For more than a year I’ve been writing and editing this first book in my Illusions Series. During the beta reading and editing of this first book, I wrote the second. And then I read somewhere that it is a good idea to have a “book magnet”–a smaller work that you give for free. So, I took some time out and wrote a novella. I also began the third book. (This means there are four books in this series, three full length, one novella. My goal is to have all four up before the end of the year.)

Finally it’s time to begin to publish them. My husband spent the last month, between his own word, to format the first–The Secrets We Keep, and we uploaded it to Amazon this weekend. I was so excited! I announced it on my Insta. I put it up on my family What’sApp, my neighborhood Group Me. My family shared on their timelines. And then (my order of activity was not wise), I downloaded my own book.

Horror, of horrors, the digital format was all messed up. Amazon’s KDP is very user friendly in some ways, and just not clear enough in others. We had to have them take down the digital version, and we had to resubmit it. (At least the paperback is right). But that meant I had to go back and announce, “oops, don’t buy that yet. Or if you did, cancel and rebuy when it comes back up.”

This is not the published author first impression I wanted to send. I had a few moments of panic, and then I wanted to curl up in fetal position. Then we went to work.

I tell myself that in a day or two everything will be as it should. I tell myself that only a few bought the digital version before I could notify them of the problem. (So sorry friends for the inconvenience). I tell myself that by the time the next book (the Novella, Smoke and Shadows) is up–later this week– no one will remember this little hiccup at the beginning of my publishing career. I hope all of those things are true, but it was still a blow for me.
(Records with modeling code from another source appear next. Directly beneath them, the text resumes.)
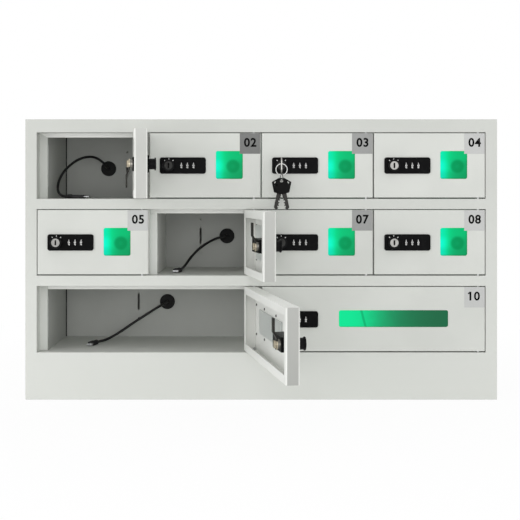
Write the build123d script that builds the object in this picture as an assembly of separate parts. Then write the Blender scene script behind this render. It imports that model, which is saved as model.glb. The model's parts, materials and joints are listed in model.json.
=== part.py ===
"""Ten-door charging locker for mobile phones: a folded sheet-steel case with three rows of
compartments, pin-hung doors with combination cam locks and lit windows, and a service bay
behind the compartments. Millimetres, +Z up, doors facing -Y, origin at the middle of the base."""

from build123d import *
import os
from collections import namedtuple
from math import pi, radians, tan

# ---- Case -------------------------------------------------------------------------------
CASE_WIDTH = 700.0
CASE_DEPTH = 260.0
SHEET = 1.2  # steel sheet of every folded piece
FIT = 0.2  # gap left where one folded piece slides in beside another

PLINTH_HEIGHT = 70.0
OPENING_HEIGHT = 98.5
RAIL_HEIGHT = 15.5
HEADER_HEIGHT = 19.5
STILE_WIDTH = 17.0
RECESS_DEPTH = 24.0  # from the front of the frame back to the door stops
SIDE_STOP = 12.0
TOP_STOP = 6.7
DIVIDER_WIDTH = 20.0
COMPARTMENT_DEPTH = 195.0  # from the front of the frame to the back partition

SMALL_COLUMNS = 4
WIDE_COLUMNS = 2
SMALL_ROWS = 2

REAR_FLANGE = 16.0
COVER_SCREW_RADIUS = 2.0
COVER_SCREW_HEAD = (4.0, 1.6)  # radius, height
COVER_SCREW_ROUNDING = 0.8
VENT_SIZE = (44.0, 5.0)
VENT_PITCH = 12.0
VENT_ROWS = 6
VENT_BANKS = (-230.0, 0.0, 230.0)
SLOT_END_FLAT = 0.2

BOLT_HOLE_RADIUS = 4.5
BOLT_SPACING = (560.0, 150.0)

# ---- Doors ------------------------------------------------------------------------------
DOOR_THICKNESS = 18.0
DOOR_SIDE_GAP = 0.75
DOOR_TOP_GAP = 1.2
DOOR_BOTTOM_GAP = 1.8
DOOR_EDGE_RADIUS = 2.0
DOOR_LIP = 10.0

PIN_RADIUS = 2.0
PIN_CLEARANCE = 0.06
PIN_INSET = 10.0  # from the door's hinge edge to the pin
PIN_SETBACK = 4.5  # from the door's face to the pin
PIN_REACH = 5.0  # how far a pin stands inside the door
PIN_HEAD = (3.0, 1.4)  # radius, height

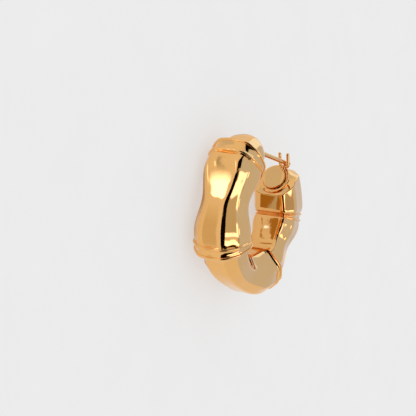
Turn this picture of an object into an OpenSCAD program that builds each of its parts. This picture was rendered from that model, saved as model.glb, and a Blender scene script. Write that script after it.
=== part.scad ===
// Bamboo hoop earring: a fluted tube in five bamboo sections, with a pair of thin rings at each
// knuckle between them, an end plate with a U fork that catches the ear post, and the post itself.
// It lies on its side, as it rests on a surface. X runs from the front of the hoop to its back,
// Y from its lowest point when worn to its top, and Z up, away from the surface.

/* [Front stub] */
// Length along the centre line, from the end plate to the first knuckle
front_stub_l = 2.4; // [2.2:0.1:2.6]
// Angle that the stub bends through
front_stub_bend = 6; // [4:1:10]
// Widest radius of the stub
front_stub_r = 3.95; // [3.8:0.05:4.3]
// Radius at its end
front_end_r = 2.7; // [2.65:0.05:3]

/* [Front section] */
// Length along the centre line
front_l = 11.4; // [10.6:0.1:12]
// Angle that the section bends through
front_bend = 35; // [29:1:40]
// Radius of the upper flare
front_top_r = 5.15; // [4.8:0.05:5.3]
// Radius of the waist
front_waist_r = 4.25; // [4:0.05:4.5]
// Radius of the lower flare
front_low_r = 5.15; // [4.9:0.05:5.3]

/* [Bottom section] */
// Length along the centre line
bottom_l = 13.7; // [13:0.1:14.2]
// Angle that the section bends through
bottom_bend = 70; // [66:1:76]
// Radius of the flare below the front section
bottom_front_r = 4.15; // [4:0.05:4.6]
// Radius of the waist
bottom_waist_r = 3.6; // [3.5:0.05:4.2]
// Radius of the flare below the back section
bottom_back_r = 4.65; // [4.5:0.05:5]

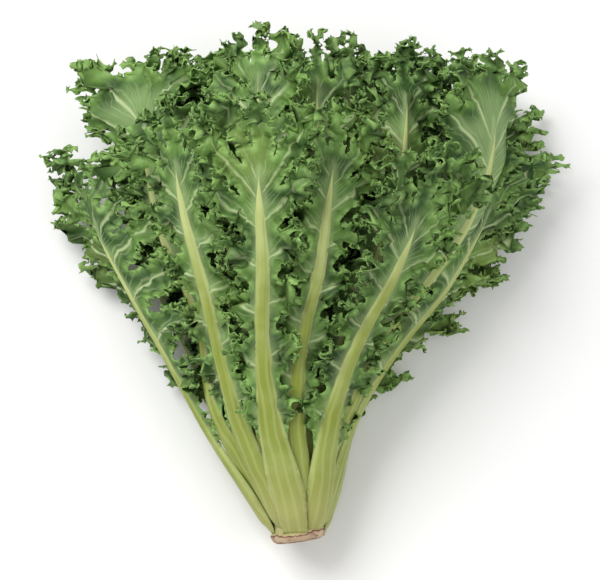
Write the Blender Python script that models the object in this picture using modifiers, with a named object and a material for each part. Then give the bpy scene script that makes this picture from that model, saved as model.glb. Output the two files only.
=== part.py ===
"""Head of curly escarole, cut at the root and lying on its side. Metres, +Z up.

Leaves grow in a spiral round a short domed stem. The head is laid out in its own
terms: distance from the cut, angle round the head (0 is straight up) and depth, which is 1
on the outside and falls towards the heart. Each leaf keeps to its own depth, so that
neighbours overlap without touching. The cut end points along -Y and the leaf tips along +Y.
"""

import math
import random

import bmesh
import bpy
from mathutils import Euler, Matrix, Vector

COLLECTION = "head_of_escarole"

# The head's cross-section at stations up its length: distance from the cut, half width, rise
# above the middle line, drop below it, height of that line, and how far it leans to the left
HEAD_STATIONS = (
    (0.000, 0.0165, 0.0165, 0.0165, 0.0285, 0.000),
    (0.012, 0.0195, 0.0195, 0.0195, 0.0295, 0.0015),
    (0.033, 0.0300, 0.0270, 0.0265, 0.0320, 0.0045),
    (0.068, 0.0480, 0.0410, 0.0360, 0.0370, 0.0090),
    (0.100, 0.0660, 0.0550, 0.0410, 0.0410, 0.008),
    (0.133, 0.0870, 0.0690, 0.0440, 0.0440, 0.003),
    (0.164, 0.1090, 0.0820, 0.0460, 0.0460, -0.003),
    (0.200, 0.1310, 0.0960, 0.0480, 0.0480, -0.006),
    (0.235, 0.1460, 0.1050, 0.0490, 0.0490, -0.009),
    (0.270, 0.1520, 0.1080, 0.0500, 0.0500, -0.009),
    (0.330, 0.1500, 0.1030, 0.0500, 0.0500, -0.009),
)

# Its own weight presses the head flat: it squares off the underside, spreads the lowest
# leaves out beside it and slopes the flanks
SQUARE_UNDERSIDE = 0.35
SPREAD_UNDERSIDE = 0.8
SLOPED_FLANKS = 0.32

# The spiral of leaves
LEAVES = 34
GOLDEN_ANGLE = 137.5
FIRST_ANGLE = -5.0
BASE_STEP = 0.0011  # how much further up the stem each leaf starts
FIRST_BASE = 0.004
BASE_DEPTH_STEP = 0.0275
SETTLED = 0.14  # distance from the cut by which the leaves have spread to their own angles
LAYER_GAP = (0.084, 0.105)  # depth between leaves that overlap: on top, and where they are pressed flat
SEED = 15

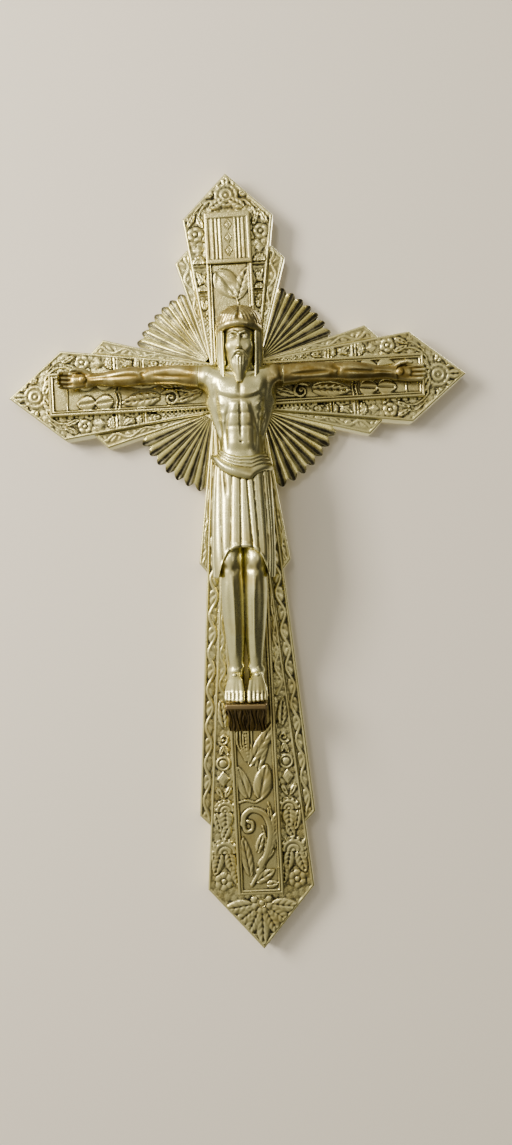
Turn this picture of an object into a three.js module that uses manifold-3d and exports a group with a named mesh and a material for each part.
// A wall crucifix in pressed and cast brass, as an assembly of separate pieces.
//
// The cross is built in tiers, each a thin pressed tray with its edge turned back to the wall: a wide outer tier,
// a lower tier on the long arm, the pointed main cross, and a raised bar cross with sunk panels. Four fluted fans fill
// the corners. The cast figure, its two arms and the foot rest are held by studs and nails whose nuts sit on flat stays
// behind the trays. A ring in a riveted strap hangs the whole piece from a nail.
//
// Every piece is drawn from the front: x to the right, y up, and t, the distance from the wall, towards the viewer.
// The last lines turn that drawing into the part's frame, with +Z up and the wall at Y = 0. Units are millimetres.

import * as THREE from "three";
import { mergeVertices } from "three/addons/utils/BufferGeometryUtils.js";
import Module from "manifold-3d";

const wasm = await Module();
wasm.setup();

// ---- Driving dimensions ----

const GAP = 0.3; // between pieces that touch on the real object
const SHEET = 0.8; // thickness of the pressed sheet
const HEM = 3.3; // width of the edge folded flat against the wall
const CORNER = 14.1; // the tiers and the fans spring from (±CORNER, ±CORNER)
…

Many, if not most, authors pay someone else to take the finished work and babysit it through the publishing process, but there are those of us who must DIY it. We will make mistakes. We will read all the other DIYer’s accounts and try to learn from them, but we will have to experience our own learning curve. Are you interested in the process? If so, I will share, in a brutally honest way what we experience–good and bad. Maybe this will be the help that another new author needs so her/his opening doesn’t have to be soft.

We learned this:

KDP wants the paperback version in a pdf. The cover has to be in EPub. (We did this).

Even though KDP says for the digital version, you can upload html or EPub (which we did), what they really require is a Word file for the body and a Jpeg for the cover.